Here are different methods commonly used in KYC identity verification:
Document verification: Verifying the authenticity of identification documents provided by customers, such as passports, driver’s licence, or ID cards. These documents are checked for security features, expiration dates, and consistency of information. Advanced technologies like OCR and computer vision are often employed to automate the process and detect any signs of forgery.
Biometric verification: Biometric data, such as fingerprints, facial recognition, or iris scans, can be collected and matched against a customer’s identification documents or stored in a biometric database. Biometric verification adds an extra layer of security by relying on unique physical characteristics that are difficult to forge.
Address verification: Verifying the customer’s residential or business address is an essential part of KYC identity verification. This can be done by comparing the provided address against utility bills, bank statements, or other official documents that confirm the customer’s residence or business location.

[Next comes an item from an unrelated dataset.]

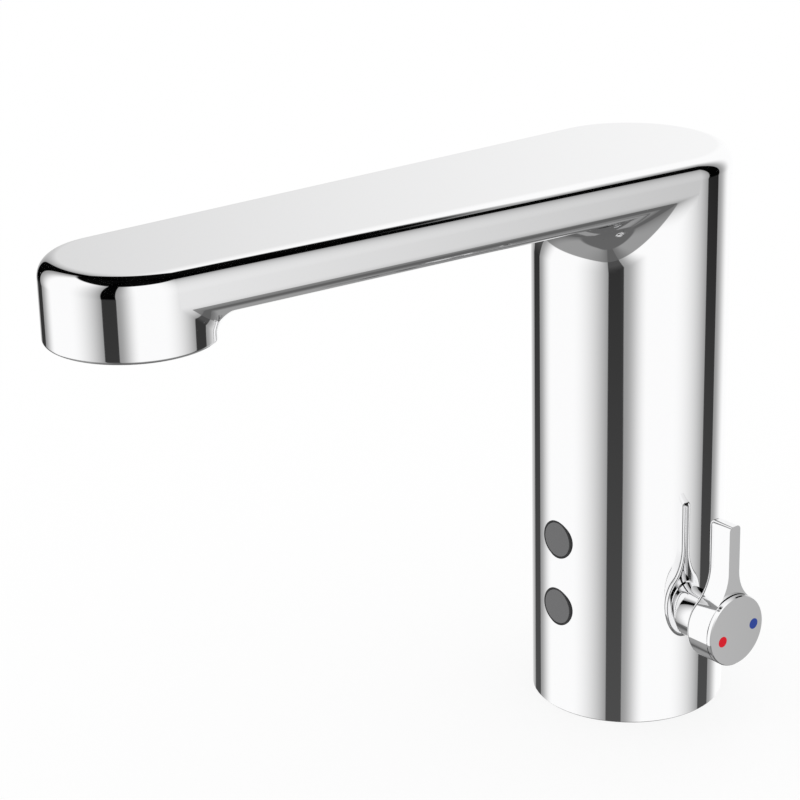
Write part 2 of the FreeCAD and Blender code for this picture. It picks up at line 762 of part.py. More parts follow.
node(turned("neck_sleeve", [
    ("sleeve_bore", "0"), ("sleeve_shank", "0"),
    ("sleeve_shank", "sleeve_seat - barrel_right"),
    ("sleeve_radius", "sleeve_seat - barrel_right"),
    ("sleeve_radius", "sleeve_end - barrel_right - 0.3"),
    ("sleeve_radius - 0.3", "sleeve_end - barrel_right"),
    ("sleeve_bore", "sleeve_end - barrel_right"),
], ("barrel_right", "0", "lever_height"), "x"), "neck_sleeve")

# Lever: a round knob with an upright blade that grows out of it in two flares


def lever_profile(body):
    knob = sizes["knob_radius"]
    flare = sizes["blade_flare"]
    half = sizes["blade_half"]
    top = sizes["blade_top"]
    corner = sizes["blade_corner"]
    across = half + flare
    along = math.sqrt((knob + flare) ** 2 - across ** 2)
    lean = math.atan2(along, across)
    up = FreeCAD.Vector(0, 0, 1)

    def arc(x, y, radius, start, end):
        circle = Part.Circle(FreeCAD.Vector(x, y, 0), up, radius)
        return Part.ArcOfCircle(circle, start, end)

    def line(x1, y1, x2, y2):
        return Part.LineSegment(FreeCAD.Vector(x1, y1, 0), FreeCAD.Vector(x2, y2, 0))

    sketch = new_sketch(body, "YZ_Plane")
    for item in (
        arc(0, 0, knob, math.pi - lean, 2 * math.pi + lean),
        arc(across, along, flare, math.pi, math.pi + lean),
        line(half, along, half, top - corner),
        arc(half - corner, top - corner, corner, 0, math.pi / 2),
        line(half - corner, top, corner - half, top),
        arc(corner - half, top - corner, corner, math.pi / 2, math.pi),
        line(-half, top - corner, -half, along),
        arc(-across, along, flare, -lean, 0),
    ):
        sketch.addGeometry(item)
    # knob to right flare, up the blade, over its top and down the left flare
    for one, end, other, start in (
        (0, 2, 1, 2), (1, 1, 2, 1), (2, 2, 3, 1), (3, 2, 4, 1),
        (4, 2, 5, 1), (5, 2, 6, 1), (6, 2, 7, 2), (7, 1, 0, 1),
    ):
        sketch.addConstraint(Sketcher.Constraint("Tangent", one, end, other, start))
    sketch.addConstraint(Sketcher.Constraint("Coincident", 0, 3, -1, 1))
    sketch.addConstraint(Sketcher.Constraint("Symmetric", 3, 3, 5, 3, -2))
    sketch.addConstraint(Sketcher.Constraint("Equal", 1, 7))
    sketch.addConstraint(Sketcher.Constraint("Equal", 3, 5))
    for constraint, formula in (
        (Sketcher.Constraint("Radius", 0, knob), "knob_radius"),
        (Sketcher.Constraint("Radius", 1, flare), "blade_flare"),
        (Sketcher.Constraint("Radius", 3, corner), "blade_corner"),
        (Sketcher.Constraint("DistanceX", 6, 1, 2, 2, 2 * half), "blade_half * 2"),
        (Sketcher.Constraint("DistanceY", -1, 1, 4, 1, top), "blade_top"),
    ):
        index = sketch.addConstraint(constraint)
        sketch.setExpression("Constraints[%d]" % index, tie(formula))
    return sketch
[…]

Database checks: KYC identity verification often involves checking customer information against various databases to identify any red flags or potential risks. These databases may include government watchlists, sanction lists, criminal records, credit bureaus, and other sources of relevant information.
Electronic Identity Verification (eIDV): Some countries have established electronic identity verification systems that provide reliable and authenticated identity information. These systems enable businesses to verify customer identities by accessing official government databases or collaborating with trusted identity verification providers.
Customer Due Diligence (CDD): KYC identity verification also involves conducting customer due diligence, which involves assessing the customer’s background, risk profile, and the purpose of the business relationship. This helps businesses identify any potential risks associated with the customer and tailor their risk management accordingly.
Specific KYC identity verification methods employed may vary depending on the industry, regulatory requirements, and the level of risk associated with the customer. Businesses often combine multiple verification methods to establish a robust and comprehensive KYC process that meets legal and regulatory obligations while protecting against fraud and illicit activities.
Importance of KYC identity verification in compliance
KYC identity verification plays a vital role in compliance with regulations, particularly in industries like banking, finance, and e-commerce. It helps identify and verify the identities of customers, reducing the risk of money laundering and terrorist financing. By verifying the source of funds and conducting customer due diligence, businesses can detect and report suspicious activities.
Identifying identities is essential in combating fraud and identity theft. It ensures that individuals or entities are who they claim to be, reducing the likelihood of fraudulent transactions or unauthorised access to sensitive information. In addition, compliance with KYC regulations is mandatory for businesses operating in regulated industries to meet legal requirements and avoid penalties, reputational damage, and potential legal consequences.
KYC identity verification also helps businesses assess the risk associated with potential customers or clients. By gathering and analysing relevant information, companies can make informed decisions regarding onboarding new clients or customers, setting appropriate risk levels, and implementing necessary risk mitigation measures.
Process of ID verification in the UK
In the United Kingdom, the process of ID verification typically involves the following steps:
- Document submission: The customer is required to provide certain identification documents, such as a passport, driver’s licence, or national ID card. These documents serve as proof of identity and are used for verification purposes.
- Document validation: The submitted documents are checked for authenticity and validity. This includes verifying security features, examining document expiration dates, and ensuring consistency of information.
- Facial recognition: In some cases, facial recognition technology may be utilised to match the customer’s face with the photo on their identification document. This adds an extra layer of verification and helps confirm the customer’s identity.
- Address verification: Proof of address is often required for ID verification. Documents such as utility bills, bank statements, or government-issued letters can be used to verify the customer’s residential or business address.
- Database checks: Identity verification providers may conduct checks against various databases to identify any red flags or potential risks associated with the customer. This includes checking government watchlists, sanction lists, and other relevant databases.
Documents required for identity verification:
The specific documents required for identity verification may vary depending on the service provider and the level of verification required. However, common documents typically include:
- Valid passport: A passport is widely accepted as a primary identification document due to its high level of security and international recognition.
- Driver’s licence: A government-issued driver’s licence with a photograph is often used as a form of identification.
- National identity card: Some countries issue national identity cards that can serve as a valid identification document.
- Proof of address: Documents such as utility bills, bank statements, or government-issued letters that display the customer’s name and current address can be used to verify their residential or business address.